## Task goal
Only one portion of the data is to be written out: from the line bearing "Write the three.js" through the line bearing "const footRound = 14;". Write it exactly as it appears.

## Dataset entries
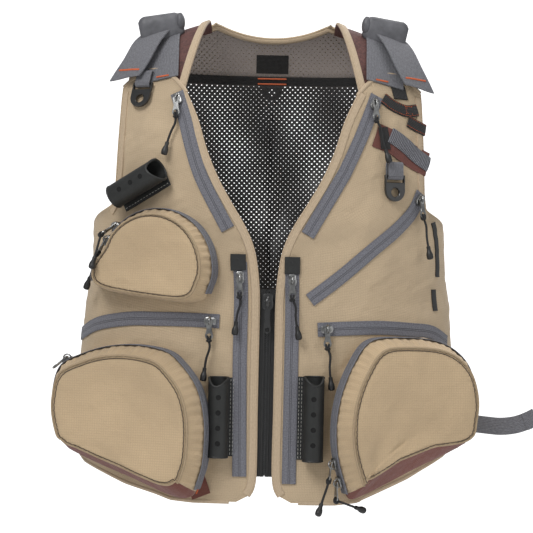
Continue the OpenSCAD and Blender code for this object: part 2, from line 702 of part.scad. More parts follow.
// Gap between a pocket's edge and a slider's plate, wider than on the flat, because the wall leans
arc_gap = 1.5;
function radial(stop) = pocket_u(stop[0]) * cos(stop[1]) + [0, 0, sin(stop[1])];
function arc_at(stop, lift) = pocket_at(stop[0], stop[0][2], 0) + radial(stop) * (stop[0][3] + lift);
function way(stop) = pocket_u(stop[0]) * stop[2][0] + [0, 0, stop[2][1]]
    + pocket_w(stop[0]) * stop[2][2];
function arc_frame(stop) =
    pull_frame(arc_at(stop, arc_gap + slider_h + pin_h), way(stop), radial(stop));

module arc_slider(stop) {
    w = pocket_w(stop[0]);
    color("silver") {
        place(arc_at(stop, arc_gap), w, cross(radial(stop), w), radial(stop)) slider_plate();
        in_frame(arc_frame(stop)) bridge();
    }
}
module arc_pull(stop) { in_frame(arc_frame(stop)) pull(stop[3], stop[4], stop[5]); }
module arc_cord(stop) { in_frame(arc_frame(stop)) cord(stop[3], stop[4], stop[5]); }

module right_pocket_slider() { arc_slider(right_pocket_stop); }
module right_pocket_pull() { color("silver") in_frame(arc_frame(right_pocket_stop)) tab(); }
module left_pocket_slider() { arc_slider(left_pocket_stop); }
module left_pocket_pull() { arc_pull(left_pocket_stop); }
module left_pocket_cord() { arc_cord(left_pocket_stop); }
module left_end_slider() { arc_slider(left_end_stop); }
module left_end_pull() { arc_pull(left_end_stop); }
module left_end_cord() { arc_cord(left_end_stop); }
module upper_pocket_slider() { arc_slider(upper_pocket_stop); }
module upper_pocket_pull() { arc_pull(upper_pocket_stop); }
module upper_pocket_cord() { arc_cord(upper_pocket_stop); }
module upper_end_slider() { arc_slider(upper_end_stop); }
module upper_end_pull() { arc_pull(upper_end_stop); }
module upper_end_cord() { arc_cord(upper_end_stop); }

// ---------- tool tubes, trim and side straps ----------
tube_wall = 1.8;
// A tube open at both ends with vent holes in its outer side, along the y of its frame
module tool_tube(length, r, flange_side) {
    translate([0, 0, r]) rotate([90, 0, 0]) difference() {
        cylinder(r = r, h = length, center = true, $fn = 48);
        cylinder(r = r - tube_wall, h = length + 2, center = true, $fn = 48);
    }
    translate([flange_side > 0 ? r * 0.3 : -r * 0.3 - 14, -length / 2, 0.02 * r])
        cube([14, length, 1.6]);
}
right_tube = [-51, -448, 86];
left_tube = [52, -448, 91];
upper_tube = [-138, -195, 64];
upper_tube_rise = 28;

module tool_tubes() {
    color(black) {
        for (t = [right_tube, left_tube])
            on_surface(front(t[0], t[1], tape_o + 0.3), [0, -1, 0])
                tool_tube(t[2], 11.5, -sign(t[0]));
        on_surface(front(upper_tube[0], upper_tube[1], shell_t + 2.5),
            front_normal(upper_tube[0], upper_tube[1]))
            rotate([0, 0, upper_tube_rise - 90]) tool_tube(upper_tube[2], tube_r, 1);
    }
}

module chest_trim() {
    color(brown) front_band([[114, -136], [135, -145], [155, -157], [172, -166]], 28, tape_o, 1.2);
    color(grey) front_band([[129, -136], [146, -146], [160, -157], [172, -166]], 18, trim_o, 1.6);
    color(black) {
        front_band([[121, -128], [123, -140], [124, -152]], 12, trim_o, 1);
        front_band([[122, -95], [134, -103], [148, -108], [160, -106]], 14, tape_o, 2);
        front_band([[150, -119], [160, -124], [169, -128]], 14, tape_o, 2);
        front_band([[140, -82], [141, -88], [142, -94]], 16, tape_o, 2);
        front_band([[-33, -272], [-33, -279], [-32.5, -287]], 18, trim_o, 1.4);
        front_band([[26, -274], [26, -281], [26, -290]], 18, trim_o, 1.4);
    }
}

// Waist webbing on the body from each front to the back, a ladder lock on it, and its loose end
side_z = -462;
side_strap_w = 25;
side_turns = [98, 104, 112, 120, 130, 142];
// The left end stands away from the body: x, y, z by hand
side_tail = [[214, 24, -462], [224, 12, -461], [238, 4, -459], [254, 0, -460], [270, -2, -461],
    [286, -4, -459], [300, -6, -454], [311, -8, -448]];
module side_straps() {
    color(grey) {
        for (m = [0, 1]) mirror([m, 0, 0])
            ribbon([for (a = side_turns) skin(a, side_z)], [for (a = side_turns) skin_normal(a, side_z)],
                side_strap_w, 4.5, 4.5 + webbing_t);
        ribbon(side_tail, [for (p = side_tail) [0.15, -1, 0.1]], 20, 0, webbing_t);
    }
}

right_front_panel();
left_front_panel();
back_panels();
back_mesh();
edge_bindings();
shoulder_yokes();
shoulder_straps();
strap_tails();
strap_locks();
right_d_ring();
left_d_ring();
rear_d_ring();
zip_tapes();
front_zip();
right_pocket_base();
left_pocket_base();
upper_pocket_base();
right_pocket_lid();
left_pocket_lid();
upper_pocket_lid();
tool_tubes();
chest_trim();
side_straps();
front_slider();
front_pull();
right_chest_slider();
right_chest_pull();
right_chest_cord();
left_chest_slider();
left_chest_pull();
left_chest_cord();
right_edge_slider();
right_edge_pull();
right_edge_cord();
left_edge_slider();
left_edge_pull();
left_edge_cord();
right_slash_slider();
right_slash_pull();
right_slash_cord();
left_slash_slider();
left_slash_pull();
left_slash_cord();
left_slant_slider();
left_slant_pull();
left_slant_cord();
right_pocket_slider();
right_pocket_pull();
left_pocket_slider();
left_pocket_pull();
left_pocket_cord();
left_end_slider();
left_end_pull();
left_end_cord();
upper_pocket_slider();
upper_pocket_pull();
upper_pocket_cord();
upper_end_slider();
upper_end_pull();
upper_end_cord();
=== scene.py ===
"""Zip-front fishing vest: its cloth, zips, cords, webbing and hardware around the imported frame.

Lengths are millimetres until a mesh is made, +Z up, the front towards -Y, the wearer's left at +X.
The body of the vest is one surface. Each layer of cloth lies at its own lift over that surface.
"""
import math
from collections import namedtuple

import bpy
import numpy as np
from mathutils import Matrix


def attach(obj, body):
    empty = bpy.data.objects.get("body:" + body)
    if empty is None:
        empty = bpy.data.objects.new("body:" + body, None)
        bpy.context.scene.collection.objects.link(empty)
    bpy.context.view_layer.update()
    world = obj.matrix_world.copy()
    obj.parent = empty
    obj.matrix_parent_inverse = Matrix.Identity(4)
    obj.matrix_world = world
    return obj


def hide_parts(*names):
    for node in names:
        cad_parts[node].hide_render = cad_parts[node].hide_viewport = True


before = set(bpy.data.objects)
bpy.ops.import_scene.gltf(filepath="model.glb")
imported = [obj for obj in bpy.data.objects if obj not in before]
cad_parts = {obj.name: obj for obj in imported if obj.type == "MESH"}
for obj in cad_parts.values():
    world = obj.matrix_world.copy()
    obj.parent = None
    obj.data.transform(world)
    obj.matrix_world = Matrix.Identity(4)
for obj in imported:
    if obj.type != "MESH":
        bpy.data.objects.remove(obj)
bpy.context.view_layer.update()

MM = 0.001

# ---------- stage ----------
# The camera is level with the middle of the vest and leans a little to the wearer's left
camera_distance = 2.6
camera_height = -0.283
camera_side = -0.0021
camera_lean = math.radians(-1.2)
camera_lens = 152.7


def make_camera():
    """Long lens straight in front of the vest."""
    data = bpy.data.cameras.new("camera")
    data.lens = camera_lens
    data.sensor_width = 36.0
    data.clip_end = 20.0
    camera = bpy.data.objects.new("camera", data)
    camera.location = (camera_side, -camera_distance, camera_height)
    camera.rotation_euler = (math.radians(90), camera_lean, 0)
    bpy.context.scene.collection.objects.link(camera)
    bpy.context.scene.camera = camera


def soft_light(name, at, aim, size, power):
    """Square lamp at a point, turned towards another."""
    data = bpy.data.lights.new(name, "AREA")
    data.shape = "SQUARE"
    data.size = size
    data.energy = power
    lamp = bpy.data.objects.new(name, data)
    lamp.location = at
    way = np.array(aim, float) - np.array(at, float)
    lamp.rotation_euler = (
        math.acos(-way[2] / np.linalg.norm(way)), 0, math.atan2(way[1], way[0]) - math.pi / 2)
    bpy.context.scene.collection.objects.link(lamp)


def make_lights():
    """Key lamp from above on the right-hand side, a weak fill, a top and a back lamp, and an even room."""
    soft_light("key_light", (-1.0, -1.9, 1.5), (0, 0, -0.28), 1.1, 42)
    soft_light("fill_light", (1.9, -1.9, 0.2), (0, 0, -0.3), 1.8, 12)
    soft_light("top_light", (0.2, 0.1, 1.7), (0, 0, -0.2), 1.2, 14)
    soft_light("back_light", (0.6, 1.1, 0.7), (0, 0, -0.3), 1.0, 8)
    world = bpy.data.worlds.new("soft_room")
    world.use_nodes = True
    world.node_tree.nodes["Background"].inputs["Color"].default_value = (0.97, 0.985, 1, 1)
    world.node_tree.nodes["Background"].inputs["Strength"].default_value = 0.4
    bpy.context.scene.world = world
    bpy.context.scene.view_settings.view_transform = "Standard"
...
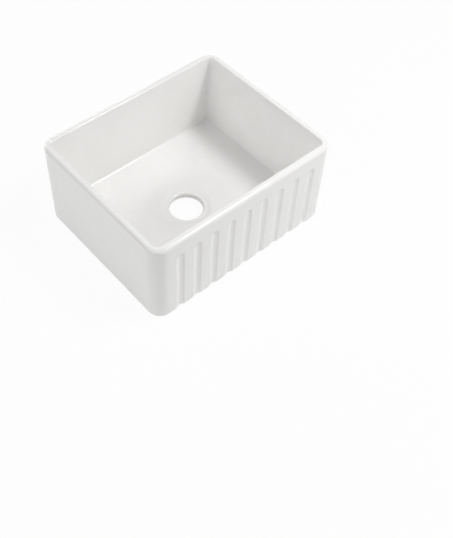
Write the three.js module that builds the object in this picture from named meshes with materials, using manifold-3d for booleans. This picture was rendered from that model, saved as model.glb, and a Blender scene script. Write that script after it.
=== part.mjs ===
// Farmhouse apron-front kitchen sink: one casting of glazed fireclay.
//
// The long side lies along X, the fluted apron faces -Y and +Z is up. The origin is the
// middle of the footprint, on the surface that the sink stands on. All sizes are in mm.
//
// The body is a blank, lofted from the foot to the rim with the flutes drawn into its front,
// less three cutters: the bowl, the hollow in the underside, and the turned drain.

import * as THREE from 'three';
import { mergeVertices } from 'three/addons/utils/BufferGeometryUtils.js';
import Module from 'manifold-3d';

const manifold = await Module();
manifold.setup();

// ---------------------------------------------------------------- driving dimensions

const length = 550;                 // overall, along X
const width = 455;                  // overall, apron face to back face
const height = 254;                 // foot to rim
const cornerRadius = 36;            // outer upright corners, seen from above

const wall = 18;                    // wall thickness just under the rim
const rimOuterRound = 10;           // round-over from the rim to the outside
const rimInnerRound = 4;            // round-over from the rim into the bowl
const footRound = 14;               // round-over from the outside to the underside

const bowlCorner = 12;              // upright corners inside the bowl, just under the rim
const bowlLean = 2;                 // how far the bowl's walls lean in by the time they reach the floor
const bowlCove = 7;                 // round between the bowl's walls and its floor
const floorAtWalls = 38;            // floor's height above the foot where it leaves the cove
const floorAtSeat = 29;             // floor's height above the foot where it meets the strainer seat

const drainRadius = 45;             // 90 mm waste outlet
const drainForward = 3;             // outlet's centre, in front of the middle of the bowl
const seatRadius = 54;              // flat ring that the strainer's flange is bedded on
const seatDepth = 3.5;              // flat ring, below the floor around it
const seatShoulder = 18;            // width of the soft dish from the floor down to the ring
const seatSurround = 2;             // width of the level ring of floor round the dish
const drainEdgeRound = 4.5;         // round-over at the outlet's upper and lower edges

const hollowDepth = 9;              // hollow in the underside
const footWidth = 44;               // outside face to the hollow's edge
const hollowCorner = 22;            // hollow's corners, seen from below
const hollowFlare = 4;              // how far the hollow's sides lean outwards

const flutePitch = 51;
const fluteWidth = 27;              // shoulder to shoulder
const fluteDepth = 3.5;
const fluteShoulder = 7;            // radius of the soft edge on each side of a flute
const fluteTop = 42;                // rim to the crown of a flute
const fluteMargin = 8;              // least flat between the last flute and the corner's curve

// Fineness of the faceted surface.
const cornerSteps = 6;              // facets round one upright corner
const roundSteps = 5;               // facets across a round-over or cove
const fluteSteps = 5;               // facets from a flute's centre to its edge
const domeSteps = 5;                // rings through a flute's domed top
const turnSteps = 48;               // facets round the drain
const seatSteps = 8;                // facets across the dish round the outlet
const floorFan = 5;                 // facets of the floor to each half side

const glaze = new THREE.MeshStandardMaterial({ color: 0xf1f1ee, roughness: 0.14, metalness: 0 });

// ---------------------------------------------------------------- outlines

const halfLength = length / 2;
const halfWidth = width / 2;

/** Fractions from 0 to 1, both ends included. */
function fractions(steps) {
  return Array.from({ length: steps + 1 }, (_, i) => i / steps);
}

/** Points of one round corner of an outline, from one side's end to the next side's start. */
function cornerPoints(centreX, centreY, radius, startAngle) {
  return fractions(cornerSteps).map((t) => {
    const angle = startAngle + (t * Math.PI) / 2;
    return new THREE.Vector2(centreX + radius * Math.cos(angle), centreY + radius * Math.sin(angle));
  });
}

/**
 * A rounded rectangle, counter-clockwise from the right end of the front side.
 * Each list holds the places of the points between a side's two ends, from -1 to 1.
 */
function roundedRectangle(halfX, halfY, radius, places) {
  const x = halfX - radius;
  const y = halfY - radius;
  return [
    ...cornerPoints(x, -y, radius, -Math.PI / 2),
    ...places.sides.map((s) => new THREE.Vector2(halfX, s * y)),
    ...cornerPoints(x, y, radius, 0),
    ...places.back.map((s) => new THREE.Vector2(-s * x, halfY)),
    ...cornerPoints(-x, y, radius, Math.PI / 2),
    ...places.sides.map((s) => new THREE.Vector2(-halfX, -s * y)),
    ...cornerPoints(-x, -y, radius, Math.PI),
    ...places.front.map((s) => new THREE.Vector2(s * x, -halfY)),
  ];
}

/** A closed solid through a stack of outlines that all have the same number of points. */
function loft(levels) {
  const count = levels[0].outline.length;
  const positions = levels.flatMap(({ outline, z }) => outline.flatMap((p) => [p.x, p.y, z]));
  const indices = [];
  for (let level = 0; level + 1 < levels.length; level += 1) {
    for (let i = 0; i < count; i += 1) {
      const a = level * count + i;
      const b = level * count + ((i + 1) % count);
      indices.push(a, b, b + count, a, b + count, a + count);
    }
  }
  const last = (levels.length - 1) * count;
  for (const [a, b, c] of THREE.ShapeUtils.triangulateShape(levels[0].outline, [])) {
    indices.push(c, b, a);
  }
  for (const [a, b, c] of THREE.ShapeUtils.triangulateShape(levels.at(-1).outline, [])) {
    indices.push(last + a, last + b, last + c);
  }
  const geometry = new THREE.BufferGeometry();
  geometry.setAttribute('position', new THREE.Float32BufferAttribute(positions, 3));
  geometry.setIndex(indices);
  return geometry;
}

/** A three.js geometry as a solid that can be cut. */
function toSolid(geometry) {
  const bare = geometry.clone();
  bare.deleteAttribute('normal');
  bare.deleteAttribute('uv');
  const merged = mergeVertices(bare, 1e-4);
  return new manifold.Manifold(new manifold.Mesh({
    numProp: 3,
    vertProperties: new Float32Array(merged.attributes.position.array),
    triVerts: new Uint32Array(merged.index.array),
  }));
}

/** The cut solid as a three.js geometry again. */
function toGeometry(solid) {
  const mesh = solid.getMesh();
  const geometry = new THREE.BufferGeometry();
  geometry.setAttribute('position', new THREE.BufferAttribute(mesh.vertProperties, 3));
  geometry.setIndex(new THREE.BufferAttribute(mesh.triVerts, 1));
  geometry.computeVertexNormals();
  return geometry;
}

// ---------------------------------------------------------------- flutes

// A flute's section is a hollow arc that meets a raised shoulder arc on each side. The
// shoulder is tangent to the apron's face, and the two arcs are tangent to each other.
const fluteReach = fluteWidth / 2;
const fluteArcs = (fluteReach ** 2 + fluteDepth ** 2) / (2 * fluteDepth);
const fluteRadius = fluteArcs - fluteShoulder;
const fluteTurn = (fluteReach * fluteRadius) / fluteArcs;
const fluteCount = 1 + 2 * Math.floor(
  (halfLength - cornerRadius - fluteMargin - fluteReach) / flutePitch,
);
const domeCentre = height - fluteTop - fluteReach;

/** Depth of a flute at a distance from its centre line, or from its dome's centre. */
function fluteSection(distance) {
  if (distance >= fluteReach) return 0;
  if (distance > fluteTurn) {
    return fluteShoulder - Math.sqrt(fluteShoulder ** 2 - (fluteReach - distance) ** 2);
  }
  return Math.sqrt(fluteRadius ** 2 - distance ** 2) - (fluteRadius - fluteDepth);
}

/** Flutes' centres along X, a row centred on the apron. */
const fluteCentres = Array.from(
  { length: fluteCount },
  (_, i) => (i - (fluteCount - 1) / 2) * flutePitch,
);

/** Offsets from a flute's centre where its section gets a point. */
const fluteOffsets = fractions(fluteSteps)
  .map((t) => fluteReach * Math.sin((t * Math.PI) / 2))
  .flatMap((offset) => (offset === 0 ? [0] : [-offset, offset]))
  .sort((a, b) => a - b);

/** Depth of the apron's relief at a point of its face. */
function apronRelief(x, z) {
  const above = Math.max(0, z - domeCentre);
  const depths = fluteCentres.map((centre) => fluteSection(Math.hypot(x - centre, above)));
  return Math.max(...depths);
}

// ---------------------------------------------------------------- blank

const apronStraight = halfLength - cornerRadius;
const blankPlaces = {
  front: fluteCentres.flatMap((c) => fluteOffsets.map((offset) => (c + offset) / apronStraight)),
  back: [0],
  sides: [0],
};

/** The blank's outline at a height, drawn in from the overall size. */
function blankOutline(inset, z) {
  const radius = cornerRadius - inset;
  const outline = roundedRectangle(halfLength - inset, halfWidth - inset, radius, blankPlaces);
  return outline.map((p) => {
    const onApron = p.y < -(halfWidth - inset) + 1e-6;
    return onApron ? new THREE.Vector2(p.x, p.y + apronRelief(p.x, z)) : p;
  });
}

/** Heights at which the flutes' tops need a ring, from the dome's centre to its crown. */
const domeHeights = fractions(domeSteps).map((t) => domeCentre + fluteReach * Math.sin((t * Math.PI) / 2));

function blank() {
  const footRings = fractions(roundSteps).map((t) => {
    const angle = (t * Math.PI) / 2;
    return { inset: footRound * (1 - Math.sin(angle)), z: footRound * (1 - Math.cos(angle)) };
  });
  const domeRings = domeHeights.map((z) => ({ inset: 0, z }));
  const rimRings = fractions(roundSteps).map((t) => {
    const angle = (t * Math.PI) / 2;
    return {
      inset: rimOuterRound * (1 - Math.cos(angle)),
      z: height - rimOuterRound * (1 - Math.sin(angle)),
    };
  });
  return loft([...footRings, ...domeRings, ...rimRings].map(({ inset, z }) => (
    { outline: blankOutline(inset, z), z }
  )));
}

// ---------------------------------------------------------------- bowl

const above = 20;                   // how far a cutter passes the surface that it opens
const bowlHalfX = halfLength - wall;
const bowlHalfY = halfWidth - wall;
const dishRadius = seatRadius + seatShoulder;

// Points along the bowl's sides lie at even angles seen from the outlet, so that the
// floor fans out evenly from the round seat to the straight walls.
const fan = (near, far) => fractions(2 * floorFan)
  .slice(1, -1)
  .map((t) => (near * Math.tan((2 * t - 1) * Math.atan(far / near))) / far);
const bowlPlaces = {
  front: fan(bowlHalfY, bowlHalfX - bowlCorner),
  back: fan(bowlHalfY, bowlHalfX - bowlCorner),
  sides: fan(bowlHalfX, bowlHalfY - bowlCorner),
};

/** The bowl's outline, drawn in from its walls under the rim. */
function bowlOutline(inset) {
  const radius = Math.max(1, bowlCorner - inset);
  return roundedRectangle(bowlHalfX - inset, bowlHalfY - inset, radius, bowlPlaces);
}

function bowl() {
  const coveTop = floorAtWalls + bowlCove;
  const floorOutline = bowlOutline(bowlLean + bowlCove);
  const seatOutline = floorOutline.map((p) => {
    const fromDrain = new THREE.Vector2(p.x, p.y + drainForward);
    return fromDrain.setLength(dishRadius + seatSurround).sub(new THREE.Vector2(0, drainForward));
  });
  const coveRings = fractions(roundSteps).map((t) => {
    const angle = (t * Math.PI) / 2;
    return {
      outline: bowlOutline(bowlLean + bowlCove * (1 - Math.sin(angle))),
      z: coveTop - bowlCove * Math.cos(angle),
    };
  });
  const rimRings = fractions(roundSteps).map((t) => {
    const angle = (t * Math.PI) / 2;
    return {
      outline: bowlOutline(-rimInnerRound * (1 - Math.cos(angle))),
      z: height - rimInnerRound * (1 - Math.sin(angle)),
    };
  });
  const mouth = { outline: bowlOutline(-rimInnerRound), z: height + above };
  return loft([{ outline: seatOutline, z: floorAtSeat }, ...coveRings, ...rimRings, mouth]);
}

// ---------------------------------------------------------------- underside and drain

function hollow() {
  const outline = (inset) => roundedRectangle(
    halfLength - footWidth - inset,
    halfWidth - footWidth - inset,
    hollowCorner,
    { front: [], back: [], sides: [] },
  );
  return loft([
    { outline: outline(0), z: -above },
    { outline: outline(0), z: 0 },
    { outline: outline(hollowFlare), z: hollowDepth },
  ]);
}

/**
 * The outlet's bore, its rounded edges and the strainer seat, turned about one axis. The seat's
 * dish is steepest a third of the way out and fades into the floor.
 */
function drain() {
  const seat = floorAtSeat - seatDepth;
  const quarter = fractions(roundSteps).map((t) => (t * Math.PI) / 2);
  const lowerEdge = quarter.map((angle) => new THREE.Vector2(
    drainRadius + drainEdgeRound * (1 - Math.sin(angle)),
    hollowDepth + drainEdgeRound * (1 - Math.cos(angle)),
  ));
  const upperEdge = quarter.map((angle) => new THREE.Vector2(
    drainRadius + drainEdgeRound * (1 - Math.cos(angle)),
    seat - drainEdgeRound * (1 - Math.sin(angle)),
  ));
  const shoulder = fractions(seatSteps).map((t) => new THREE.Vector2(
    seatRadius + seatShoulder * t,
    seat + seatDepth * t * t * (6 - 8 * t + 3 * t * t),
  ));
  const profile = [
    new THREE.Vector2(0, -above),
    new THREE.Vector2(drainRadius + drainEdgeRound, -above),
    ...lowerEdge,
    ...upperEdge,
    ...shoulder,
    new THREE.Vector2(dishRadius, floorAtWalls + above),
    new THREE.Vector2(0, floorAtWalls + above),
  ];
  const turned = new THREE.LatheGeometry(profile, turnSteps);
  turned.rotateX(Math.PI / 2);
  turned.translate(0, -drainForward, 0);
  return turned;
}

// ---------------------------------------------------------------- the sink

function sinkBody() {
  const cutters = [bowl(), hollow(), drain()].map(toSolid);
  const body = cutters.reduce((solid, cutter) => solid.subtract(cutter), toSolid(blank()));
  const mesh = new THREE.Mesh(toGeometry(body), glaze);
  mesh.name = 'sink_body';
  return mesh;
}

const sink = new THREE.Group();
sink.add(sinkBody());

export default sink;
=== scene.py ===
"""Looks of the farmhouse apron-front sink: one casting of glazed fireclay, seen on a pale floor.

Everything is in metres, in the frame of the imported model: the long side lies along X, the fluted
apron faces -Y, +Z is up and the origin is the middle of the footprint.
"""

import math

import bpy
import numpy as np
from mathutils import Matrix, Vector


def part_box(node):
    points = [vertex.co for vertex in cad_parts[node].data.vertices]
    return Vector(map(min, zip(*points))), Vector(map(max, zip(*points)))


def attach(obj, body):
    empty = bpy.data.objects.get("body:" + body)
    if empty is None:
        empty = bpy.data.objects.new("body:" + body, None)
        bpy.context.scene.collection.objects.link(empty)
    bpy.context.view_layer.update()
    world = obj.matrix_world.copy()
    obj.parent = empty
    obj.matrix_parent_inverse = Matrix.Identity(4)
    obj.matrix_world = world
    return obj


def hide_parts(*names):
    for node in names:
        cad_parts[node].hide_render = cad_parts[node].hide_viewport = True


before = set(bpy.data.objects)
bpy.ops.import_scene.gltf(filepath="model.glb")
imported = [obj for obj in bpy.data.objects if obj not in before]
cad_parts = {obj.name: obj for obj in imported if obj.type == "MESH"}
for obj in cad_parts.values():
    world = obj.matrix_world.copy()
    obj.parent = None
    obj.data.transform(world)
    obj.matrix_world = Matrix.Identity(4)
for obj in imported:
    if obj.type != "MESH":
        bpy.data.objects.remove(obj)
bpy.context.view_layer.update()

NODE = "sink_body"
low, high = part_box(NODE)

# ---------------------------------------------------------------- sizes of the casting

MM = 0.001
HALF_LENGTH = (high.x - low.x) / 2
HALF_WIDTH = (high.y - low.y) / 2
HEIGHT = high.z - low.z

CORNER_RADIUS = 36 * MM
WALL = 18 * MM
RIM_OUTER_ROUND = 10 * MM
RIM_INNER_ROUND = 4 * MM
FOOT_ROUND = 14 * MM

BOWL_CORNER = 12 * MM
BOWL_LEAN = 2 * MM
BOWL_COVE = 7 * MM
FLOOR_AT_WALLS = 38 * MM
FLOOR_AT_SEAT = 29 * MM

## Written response
Write the three.js module that builds the object in this picture from named meshes with materials, using manifold-3d for booleans. This picture was rendered from that model, saved as model.glb, and a Blender scene script. Write that script after it.
=== part.mjs ===
// Farmhouse apron-front kitchen sink: one casting of glazed fireclay.
//
// The long side lies along X, the fluted apron faces -Y and +Z is up. The origin is the
// middle of the footprint, on the surface that the sink stands on. All sizes are in mm.
//
// The body is a blank, lofted from the foot to the rim with the flutes drawn into its front,
// less three cutters: the bowl, the hollow in the underside, and the turned drain.

import * as THREE from 'three';
import { mergeVertices } from 'three/addons/utils/BufferGeometryUtils.js';
import Module from 'manifold-3d';

const manifold = await Module();
manifold.setup();

// ---------------------------------------------------------------- driving dimensions

const length = 550;                 // overall, along X
const width = 455;                  // overall, apron face to back face
const height = 254;                 // foot to rim
const cornerRadius = 36;            // outer upright corners, seen from above

const wall = 18;                    // wall thickness just under the rim
const rimOuterRound = 10;           // round-over from the rim to the outside
const rimInnerRound = 4;            // round-over from the rim into the bowl
const footRound = 14;               // round-over from the outside to the underside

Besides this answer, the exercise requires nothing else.